Paraguayan painter and educator(c.1880–1963)

Modesto Delgado Rodas (2 October c. 1880 – 14 May 1963) was a Paraguayan painter and educator. Delgado was known for his nudes, a rarity in Paraguay during the period, as well as his landscapes and portraits.

==Early life and education==
Delgado was born 2 October c. 1880 (Note: Also cited as 1886 and 1887.) in Villeta, Paraguay to Daniel Delgado and Eugenia Rodas. One of five brothers, Delgado was the brother of the sculptor Salvador Delgado Rodas.

Delgado was educated at Colegio Nacional de la Capital and at the Paraguayan Gymnasium (Gimnasio Paraguay) where he studied painting and drawing under Eduardo Sívori and Juan A. Samudio. In 1903, Delgado held his first exhibition in Asunción.

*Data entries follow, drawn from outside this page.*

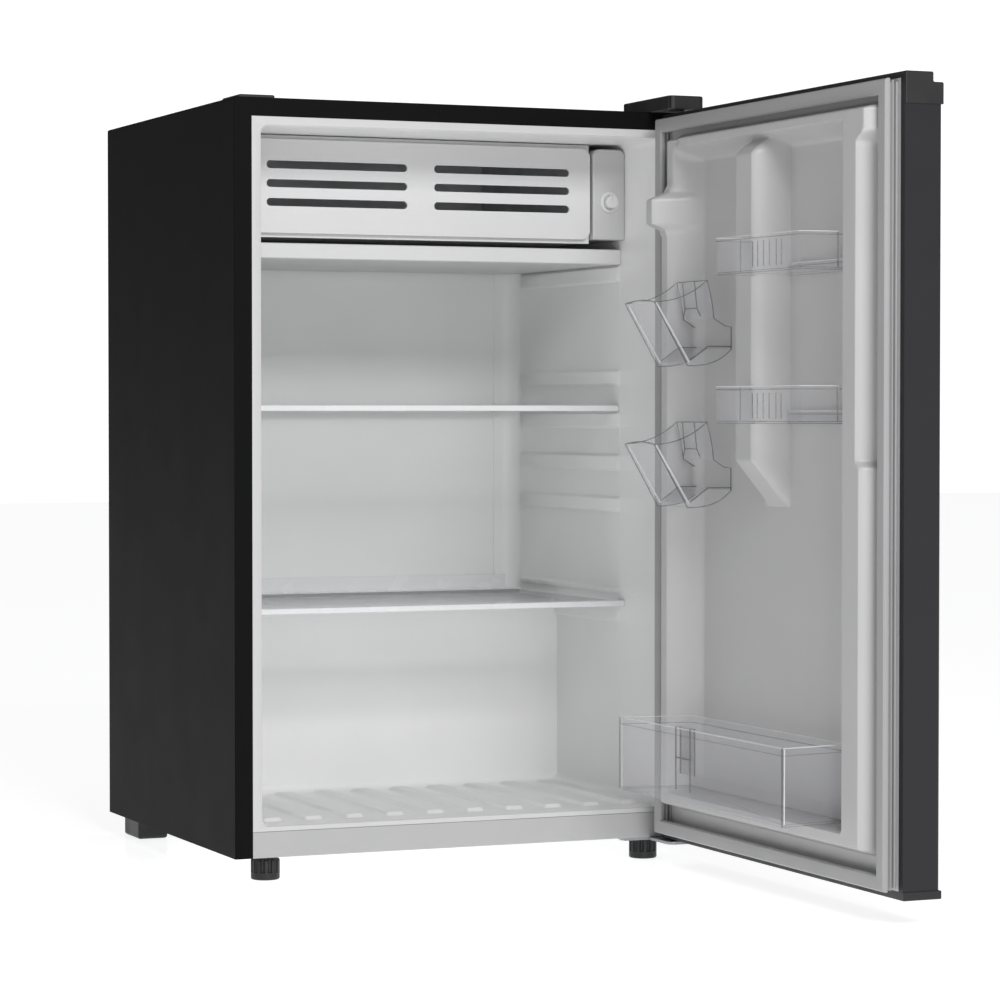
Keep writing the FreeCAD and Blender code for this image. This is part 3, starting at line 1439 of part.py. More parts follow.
def make_can_holder(label, base):
    """A clear tilted cup for a can: sloping lip, floor and back."""
    body = make_body(label, door)
    x0 = dam_hinge_in + holder_edge
    x1 = x0 + holder_width
    rear = pocket_sink - bin_air
    toe = -(holder_reach * 0.52)
    lip = -holder_reach
    top = -upper_dam_rise
    neck = -(upper_dam_rise * 0.64)
    shoulder = base + holder_step + holder_step * 2.5
    side_view = [
        (toe, base),
        (rear, base + holder_step),
        (rear, base + holder_step * 3),
        (neck, shoulder),
        (top, base + holder_back),
        (lip, base + holder_front),
    ]
    pad(body, "YZ", x0, x1, outline(side_view))
    under = lambda at, spans: level(spans) and near(at.z, base)
    round_edges(body, bin_wall * 3, under)
    wall = bin_wall
    hollow = [
        (toe + wall * 0.6, base + wall * 1.4),
        (rear - wall, base + holder_step + wall),
        (rear - wall, base + holder_step * 3 - wall * 1.5),
        (neck - wall, shoulder - wall * 0.5),
        (top - wall, base + holder_back + 1),
        (top - wall, base + holder_back + FAR / 20),
        (lip + wall, base + holder_front + FAR / 20),
        (lip + wall * 1.2, base + holder_front),
    ]
    pocket(body, "YZ", x0 + wall, x1 - wall, outline(hollow))
    fronts = lambda at, spans: abs(at.y - (toe + lip).value / 2) < 3 and near(at.x, x0, x1)
    round_edges(body, wall * 1.5, fronts)
    return body


def make_can_holders():
    """Two can holders, one above the other."""
    make_can_holder("upper_can_holder", holder_upper)
    make_can_holder("lower_can_holder", holder_upper - holder_drop)


# ---------------------------------------------------------------- the whole
NODES = [
    "outer_shell", "inner_liner", "insulation_foam", "back_panel", "base_plate", "kick_plate",
    "corner_cap", "top_hinge_plate", "top_hinge_pin", "top_hinge_screws", "hinge_cover",
    "bottom_hinge_bracket", "bottom_hinge_pin", "bottom_hinge_screws", "left_front_foot",
    "left_foot_stud", "right_front_foot", "right_foot_stud", "foot_nuts", "left_rear_foot",
    "right_rear_foot", "compressor_tray", "compressor", "compressor_grommets",
    "compressor_bolts", "relay_box", "drain_pan", "filter_dryer", "suction_pipe",
    "discharge_pipe", "power_inlet", "chiller_frame", "chiller_flap", "evaporator",
    "evaporator_spacers", "thermostat_housing", "thermostat_ring", "thermostat_knob",
    "thermostat_shaft", "thermostat_body", "drip_tray", "upper_shelf_glass",
    "upper_shelf_front_trim", "upper_shelf_rear_trim", "lower_shelf_glass",
    "lower_shelf_front_trim", "lower_shelf_rear_trim", "door_skin", "door_top_cap",
    "door_bottom_cap", "door_foam", "door_liner", "door_gasket", "door_bushes", "upper_bin",
    "lower_bin", "bottom_bin", "upper_can_holder", "lower_can_holder",
]


def build():
    """Make every sub-part."""
    make_outer_shell()
    make_inner_liner()
    make_foam()
    make_back_panel()
    make_base_plate()
    make_kick_plate()
    make_corner_cap()
    make_top_hinge()
    make_hinge_cover()
    make_bottom_hinge()
    for side, middle in zip(("left", "right"), foot_middles()):
        make_front_foot(side, middle)
    make_foot_nuts()
    make_rear_feet()
    make_compressor_tray()
    make_compressor()
    make_compressor_mounts()
    make_relay_box()
    make_drain_pan()
    make_filter_dryer()
    make_pipes()
    make_power_inlet()
    make_chiller_frame()
    make_chiller_flap()
    make_evaporator()
    make_thermostat()
    make_drip_tray()
    make_shelves()
    make_door_skin()
    make_top_cap()
    make_bottom_cap()
    make_door_foam()
    make_door_liner()
    make_door_gasket()
    make_door_bushes()
    make_bins()
    make_can_holders()
    doc.recompute()


def check():
    """Every object computed, and every node a valid shape with volume."""
    failed = [o.Label for o in doc.Objects if "Invalid" in o.State or "Error" in o.State]
    if failed:
        raise ValueError(f"not computed: {failed}")
    for name in NODES:
        shape = doc.getObjectsByLabel(name)[0].Shape
        if shape.isNull() or not shape.isValid() or shape.Volume <= 0:
            raise ValueError(f"{name}: its shape is empty or not valid")


def write():
    """One file for each node."""
    for name in NODES:
        doc.getObjectsByLabel(name)[0].Shape.exportStep(f"parts/{name}.step")


build()
check()
write()
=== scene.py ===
import json
import math

import bpy
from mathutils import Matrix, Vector


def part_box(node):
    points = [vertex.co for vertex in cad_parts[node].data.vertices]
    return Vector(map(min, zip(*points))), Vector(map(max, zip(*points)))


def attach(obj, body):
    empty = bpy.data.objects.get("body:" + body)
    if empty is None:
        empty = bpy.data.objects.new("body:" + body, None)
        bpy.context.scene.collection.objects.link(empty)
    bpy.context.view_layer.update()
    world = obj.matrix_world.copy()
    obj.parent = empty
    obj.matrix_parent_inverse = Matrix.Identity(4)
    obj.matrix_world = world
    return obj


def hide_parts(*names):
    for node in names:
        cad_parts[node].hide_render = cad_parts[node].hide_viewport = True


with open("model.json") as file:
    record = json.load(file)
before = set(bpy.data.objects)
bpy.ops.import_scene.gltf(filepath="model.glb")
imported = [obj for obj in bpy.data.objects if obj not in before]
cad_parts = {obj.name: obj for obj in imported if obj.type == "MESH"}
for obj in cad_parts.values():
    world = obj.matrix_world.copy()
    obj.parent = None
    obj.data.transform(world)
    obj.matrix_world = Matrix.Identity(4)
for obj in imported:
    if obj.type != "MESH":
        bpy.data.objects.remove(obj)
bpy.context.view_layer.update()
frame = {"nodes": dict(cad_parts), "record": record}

bl_info = {
    "name": "Mini Fridge",
    "version": (1, 0, 0),
    "blender": (4, 5, 0),
    "location": "View3D > Sidebar > Mini Fridge",
    "description": "Looks of a compact one-door fridge, built around its fixed frame",
    "category": "Object",
}

NODES = frame["nodes"]
MM = 0.001
SMOOTH_ANGLE = math.radians(32)


# ---------------------------------------------------------------- places on the frame
CABINET_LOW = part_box("outer_shell")[0]
DOOR_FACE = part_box("door_skin")[0].x
DOOR_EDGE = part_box("door_skin")[1].y
DOOR_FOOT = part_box("door_bottom_cap")[0].z


def on_door(across, out, up):
    """A place on the door: mm from the hinge edge, out of its inner face, and up."""
    return Vector((DOOR_FACE + out * MM, DOOR_EDGE - across * MM, DOOR_FOOT + up * MM))


def in_cabinet(right, deep, up):
    """A place in the cabinet: mm from its left side, behind its front face, above its underside."""
    return CABINET_LOW + Vector((right, deep, up)) * MM


def door_span(node):
    """A door node's lowest and highest (across, out, up), in mm."""
    low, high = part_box(node)
    return (
        ((DOOR_EDGE - high.y) / MM, (low.x - DOOR_FACE) / MM, (low.z - DOOR_FOOT) / MM),
        ((DOOR_EDGE - low.y) / MM, (high.x - DOOR_FACE) / MM, (high.z - DOOR_FOOT) / MM),
    )


def cabinet_span(node):
    """A cabinet node's lowest and highest (right, deep, up), in mm."""
    low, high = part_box(node)
    return tuple((low - CABINET_LOW) / MM), tuple((high - CABINET_LOW) / MM)


# ---------------------------------------------------------------- settings
def length(name, description, default):
    """A size in millimetres."""
    return bpy.props.FloatProperty(name=name, description=description, default=default)


def colour(name, description, default):
    """A linear colour."""
    return bpy.props.FloatVectorProperty(
        name=name, description=description, default=default, subtype="COLOR", size=3, min=0, max=1)


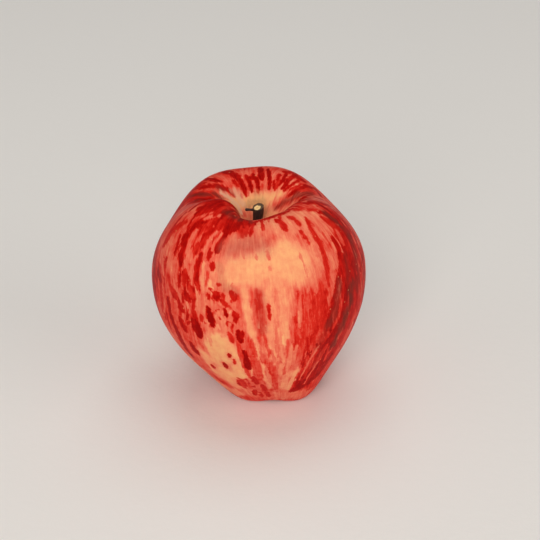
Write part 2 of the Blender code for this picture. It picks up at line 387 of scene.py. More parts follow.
# Fields of marks on the rest of the fruit, as (kind, count, then the least and the most of their start along
# the fruit, bearing, length and bend, and their width in pixels, tone and strength). More than two tones are
# a choice.
WASH_TONES = (0.32, 0.46, 0.72, 0.84)
STREAK_TONES = (0.36, 0.46, 0.72, 0.80, 0.88, 0.95)
BACK_FIELDS = (
    ("wash", 60, (4.6, 10.5), (-25.0, 195.0), (1.0, 3.4), (-6.0, 6.0), (5.0, 14.0), WASH_TONES, (0.4, 0.9)),
    ("streak", 300, (4.4, 11.5), (-30.0, 200.0), (0.4, 2.8), (-5.0, 5.0), (1.2, 4.6), STREAK_TONES, None),
    ("fleck", 120, (6.5, 12.3), (-35.0, 205.0), (0.1, 0.6), (-1.5, 1.5), (1.8, 4.6), (0.76, 0.97), None),
    ("fleck", 60, (2.7, 3.8), (170.0, 375.0), (0.8, 1.6), None, (2.0, 4.2), (0.70, 0.95), None),
    ("fleck", 26, (1.9, 2.7), (185.0, 262.0), (0.8, 1.6), None, (1.2, 2.8), (0.44, 0.86), None),
    ("streak", 60, (11.6, 13.8), (0.0, 360.0), (0.3, 1.2), (-3.0, 3.0), (1.6, 4.0), (0.55, 0.85), None),
)
# Thin lines that make the skin redder or paler, in the same form with the change in place of the tone
TOUCHES = ("touch", 700, (2.8, 12.0), (0.0, 360.0), (0.3, 1.8), (-4.0, 4.0), (1.4, 4.5), (-0.15, 0.13), None)
BACK_SOFTNESS = 7.0
SMALL_BEND = (-2.0, 2.0)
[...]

In the early 1900s, Delgado travelled to Buenos Aires where he studied under Eduardo Sívori at the Academia Nacional de Bellas Artes. Returning to Paraguay in 1907, Delgado was awarded a scholarship to study in Rome in 1913. Delgado studied drawing, painting, and decorative arts at an unnamed academy in Rome, as well as the Brera Academy in Milan. During this period Delgado met and married the painter Marietta Vicario.

==Career==
In the 1920s, Delgado and Vicario settled in Detroit where he taught drawing and Spanish. Delgado exhibited in Washington, D.C. in 1926 and 1928. The family later returned to Paraguay and settled in Villeta however, Vicario soon returned to the United States with their daughter. Delgado continued to exhibited in the United States with an exhibition in Baltimore in 1930, and in Cincinnati in 1931.

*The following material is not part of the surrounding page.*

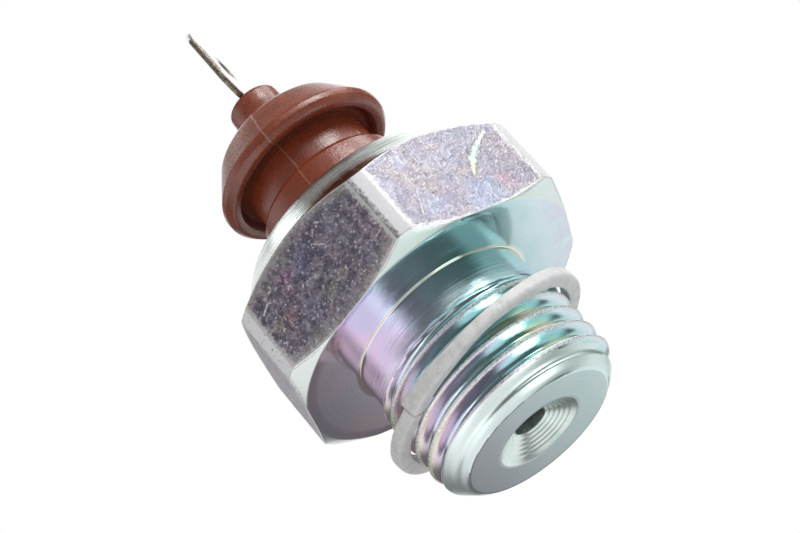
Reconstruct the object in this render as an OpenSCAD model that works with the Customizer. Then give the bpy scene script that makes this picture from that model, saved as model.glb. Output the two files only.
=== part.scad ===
// Oil pressure sender: a diaphragm pressure switch with a screw-in steel body,
// a moulded insulator with one blade terminal, and a loose sealing ring.
// The axis is Z, the end of the thread lies on z = 0 and the terminal points up.

/* [Body] */
// Width across the hexagon's flats
hex_af = 24; // [23.5:0.5:27]
// How far the hexagon bar's corners are turned back
corner_cut = 0.36; // [0.2:0.02:0.6]
// Height of the metal body above the sealing shoulder
body_h = 10.8; // [10.8:0.1:12]
// Radius of the flat face at the sealing shoulder, where the front chamfer starts
face_r = 12.2; // [11.6:0.1:12.6]
// Outer radius of the rolled rim
rim_r = 9.6; // [9.4:0.1:10.2]

/* [Thread] */
// Crest diameter of the thread
thread_d = 15.9; // [15.8:0.05:16]
// Pitch of the thread
thread_pitch = 1.5; // [1.25:0.25:1.5]
// Length from the sealing shoulder to the end of the thread
thread_len = 11.6; // [11:0.2:14]
// Diameter of the plain neck next to the shoulder
neck_d = 14.8; // [14.2:0.1:15]
// Length from the shoulder to the first crest of the thread
neck_len = 3.7; // [3.4:0.1:4]
// Radius of the flat at the end of the thread
end_r = 6.45; // [6:0.05:6.8]
// Diameter of the oil hole
oil_d = 2.6; // [2:0.2:4]
// Diameter of the countersink at the mouth of the oil hole
sink_d = 6.9; // [6:0.1:8]

/* [Sealing ring] */
// Bore of the loose ring
ring_id = 16.4; // [16.3:0.1:16.8]
// Outer diameter of the loose ring
ring_od = 19; // [18.4:0.1:22]
// Thickness of the loose ring
ring_t = 1.2; // [1:0.1:1.6]
// Distance from the shoulder to the middle of the ring
ring_drop = 5.5; // [4.5:0.1:6]
// Tilt of the ring on the thread, degrees
ring_tilt = 8.2; // [0:0.1:8.2]
// Direction in which the ring's upper face leans, degrees
ring_turn = -41.6; // [-180:0.1:180]

/* [Insulator] */
// Outer radius of the flange
flange_r = 7.5; // [7:0.05:8]
// Radius of the neck under the flange
neck_r = 5.3; // [5:0.1:5.8]
// Radius of the boss around the terminal
boss_r = 2.2; // [2.1:0.1:2.6]
// Height of the boss top above the shoulder
boss_top = 25; // [24.8:0.1:27]

/* [Terminal] */
// Width of the blade
blade_w = 6.3; // [4.8:0.1:6.3]
// Thickness of the blade
blade_t = 0.6; // [0.5:0.1:0.8]
// Length of the blade above the boss
blade_l = 7.8; // [6.5:0.1:9]
// Diameter of the hole in the blade
blade_hole_d = 1.7; // [1.4:0.1:2]
// Direction in which the blade's width lies, degrees
blade_turn = -15; // [-180:1:180]

/* [Switch] */
// Travel of the plunger from closed contact to its stop
travel = 0.6; // [0.4:0.05:0.7]
// Thickness of each film of the diaphragm
film_t = 0.2; // [0.1:0.05:0.2]
// Wire diameter of the contact spring
wire_d = 0.5; // [0.4:0.05:0.55]
// Radial clearance between the plunger and its guide
guide_gap = 0.05; // [0.03:0.01:0.08]

/* [Hidden] */
$fn = 96;
eps = 0.01;
zs = thread_len;

// hexagon and the cones turned on it
corner_r = hex_af / sqrt(3);
chamfer_rise = 0.62;
cone_top = body_h - 0.35;
cone_r = rim_r + 0.3;
cone_foot_r = hex_af / 2 - 0.2;
cone_foot_z = body_h - 2.67;
cone_foot_rise = 0.755;
rim_round = 0.6;

// thread form: flanks at 30 degrees to the plane of the ring
crest_r = thread_d / 2;
groove_depth = 0.6134 * thread_pitch;
crest_flat = thread_pitch / 8;
groove_mouth = (thread_pitch - crest_flat) / 2;
groove_floor = groove_mouth - groove_depth * tan(30);
end_bevel = crest_r - end_r;
groove_count = floor((thread_len - neck_len - crest_flat) / thread_pitch);
first_groove = thread_len - neck_len - crest_flat - groove_mouth;

// thicknesses of the stack that the rolled lip holds together
lip_t = 1.1;
washer_t = 0.8;
base_t = 2.6;
contact_t = 0.6;
disc_t = 0.4;
plunger_head_t = 0.8;
stop_gap = 0.3;
guide_floor = 0.8;
guide_pocket_t = disc_t + plunger_head_t + travel + stop_gap;
guide_t = guide_pocket_t + guide_floor;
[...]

In Villeta, Delgado began teaching and is known to have taught the painter and educator Ofelia Echagüe Vera. From 1933 to 1935, Delgado participated in the Salón de Primavera. Delgado as known for his nudes, which the art critic Josefina Plá stated that he was the only Paraguayan artist to regularly paint nudes during the first half of the 20th century. Delgado was also known for his landscapes and portraits.

==Personal life==
In 1924, Delgado married Marietta Vicario, an American painter, with whom he had one daughter.

On 14 May 1963 Delgado died by suicide at his parent's house in Villeta, aged between 82 and 83.